Be warned that I am writing "against genre."   Most books about Native Americans begin with the arrival of the Europeans at the east coast.  I am calling up the Cretaceous Era on the huge inland now-dry seabed that is the American prairie.  Most books about "Indian Education" are about elementary school students and ignore the tumultuous factors that arrive in the classroom after puberty.  In fact, the dangerous side of the reservation itself is usually not mentioned when dealing with education.  This is not a story about charming, docile, bright-eyed children, but questions about near-adults involved in violence, sex and drugs.  I am not asking whether "Indians" should or should not be assimilated, but where planetary culture goes from here and how the Nizitahpi  can become leaders in that new culture.  The time of assimilation is gone.  Now comes the time for innovation.

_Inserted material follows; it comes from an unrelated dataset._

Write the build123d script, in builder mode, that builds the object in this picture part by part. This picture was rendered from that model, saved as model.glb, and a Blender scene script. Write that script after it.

One more realization came to me slowly and painfully as I wrote.  Although the invasion of the Americas by Europeans began five hundred years ago, the final devastation of the Blackfeet happened barely one hundred years ago, closer in history than the Civil War.  The Blackfeet were not defeated in honorable battle, but wiped out by smallpox, starvation and massacre --  deliberately.   No living people are actual survivors of the Baker Massacre or the Starvation Winter, but their children and grandchildren are still with us and remember hearing the stories from eyewitness accounts.  European Americans have never really come to terms with their own culpability and Native Americans have only begun to release their rage and depression.  It is a terrifying process on both sides, especially when connected to environmental devastation and religious issues.   I would wish to broaden the consideration of trauma recovery to include the land itself, which once defined Native Americans and gave rise to their culture.  I point to the urgency of the dilemma.

All Peoples on this planet are in the grip of time and change.  None of us can go back.  The question is how we can educate our children to go forward.  None of them will go on alone, no matter who they are.  No one is Other.